Their goal is to get you to call in and buy very overpriced copies of the show you are missing while MC#1 jumps up and down having a conniption fit.

They've got you so worked up and excited you fall all over yourself looking for the telephone.

You forget you aren't the least bit interested in the mating habits of forest elves or whether or not the BeeGees make a comeback--you just have to have that there video.

Finally, you find the telephone only to realize there is a petite teenager attached to it having a very important phone call...

"What are you going to wear tomorrow? Uh-huh--uh-huh. Well I'm going to wear_______. Yeah, Uh-huh--uh-huh. Did you see what Taylee was wearing yesterday? Oh...My...God. I about died."

Thank god for teenagers because by the time she gets finished going through all of the uh-huh's you've come to your senses and remember you really don't need the PBS video after all.

Phew. That was close.

August 3, 2007

Preserve Toothbrushes

I found a great toothbrush at Wal-Mart the other day.

They're made from recycled materials.

No, not used toothbrushes. Bottles, milk jugs and other recyclable plastics.

We are big advocates of recycling at our house and buy recycled materials when possible, especially when the product works well.

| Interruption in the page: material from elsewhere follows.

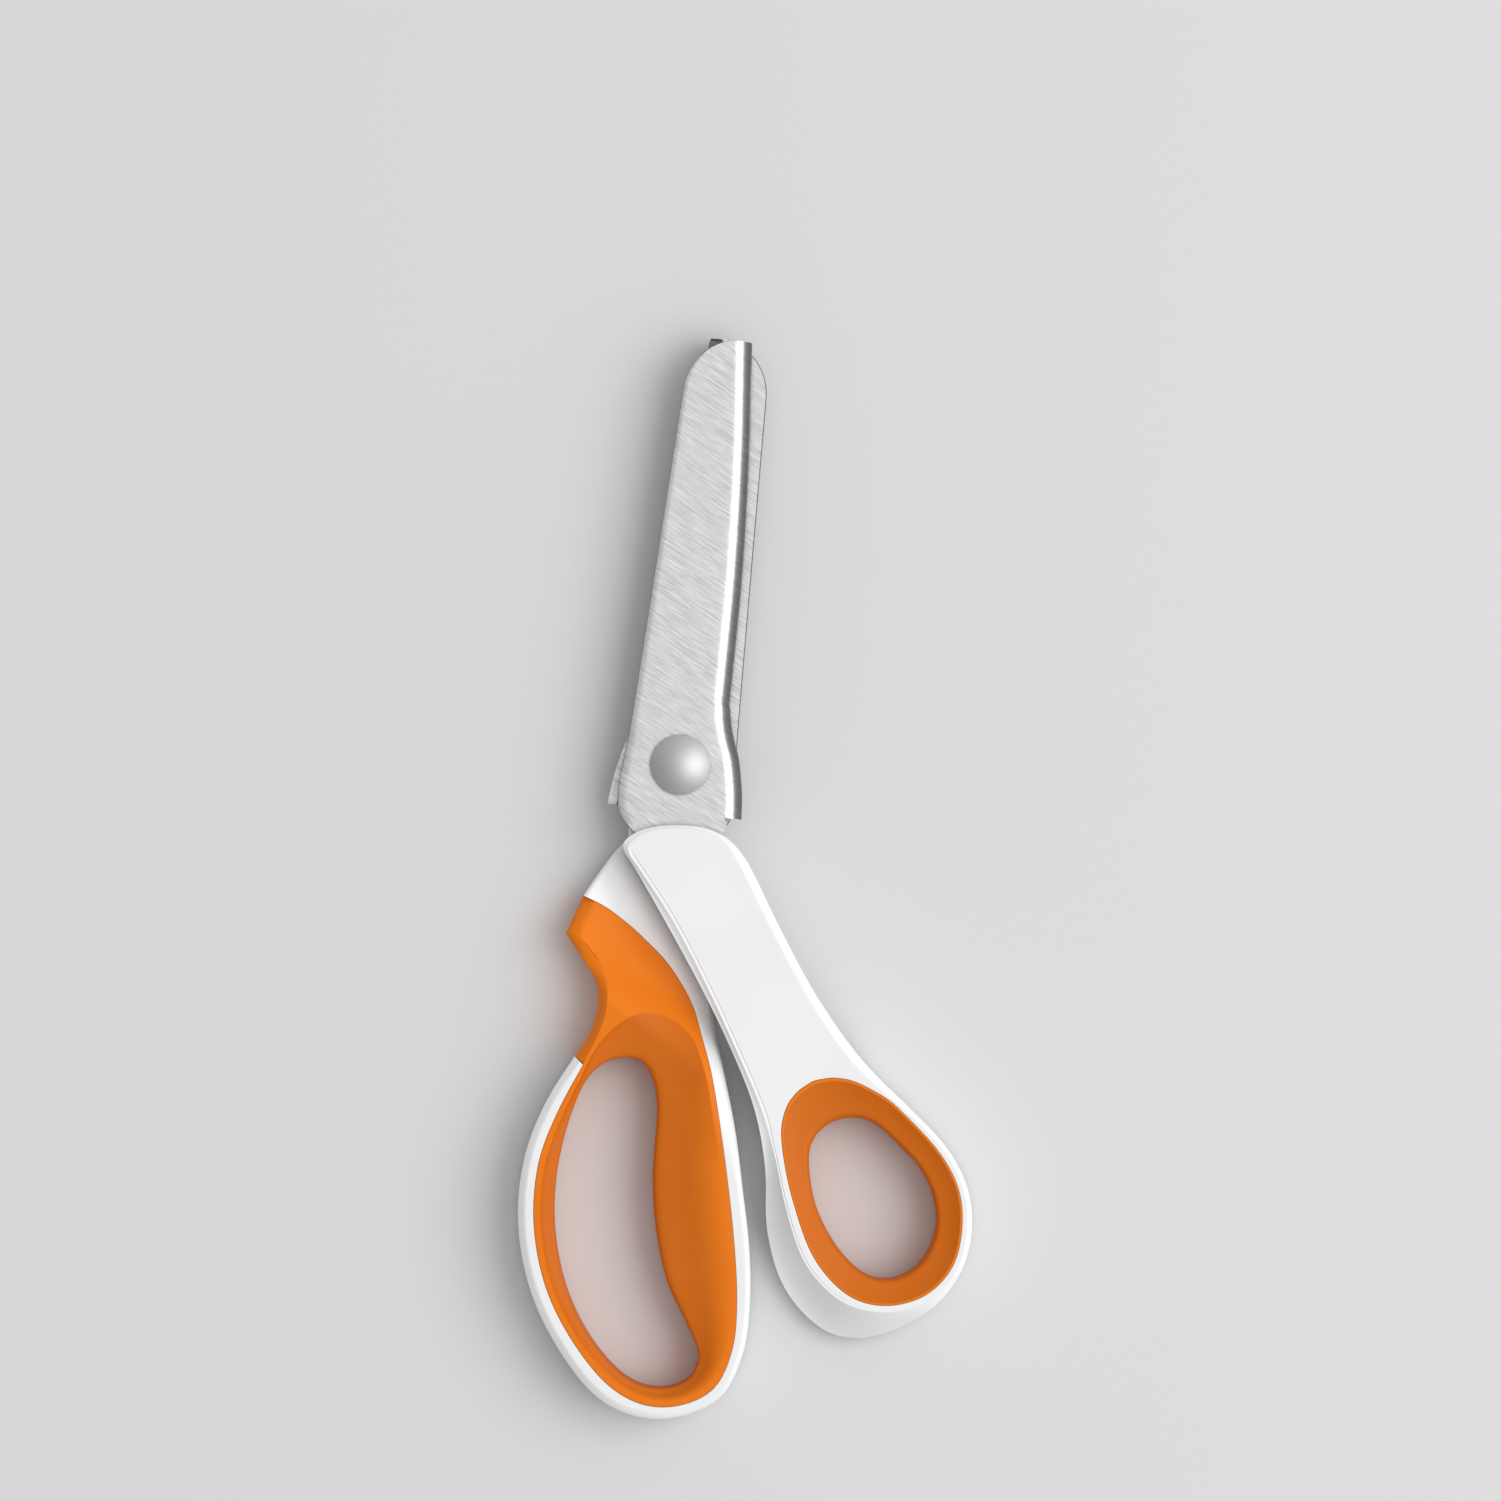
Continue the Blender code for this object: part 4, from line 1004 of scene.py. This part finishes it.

These toothbrushes are really nice. I like them better than any other I've bought in the past.

I hope you are recycling. It's up to us to do our part to save our planet. :o)

August 1, 2007

The Electric Company

Does anyone remember "The Electric Company"?

No, I don't mean the people who keep your lights turned on. I'm talking about a kids show that aired from 1971-1977.

The show taught spelling to children. It was so entertaining, children who normally didn't enjoy reading were drawn in by the fun skits and bright graphics.

Morgan Freeman was one of the main characters and my favorite. I love the funky clothes he wore.

Bill Cosby was a regular. I saw a documentary on PBS the other night about the show. It turns out Bill Cosby did the show for his thesis. He was working on his masters at the time.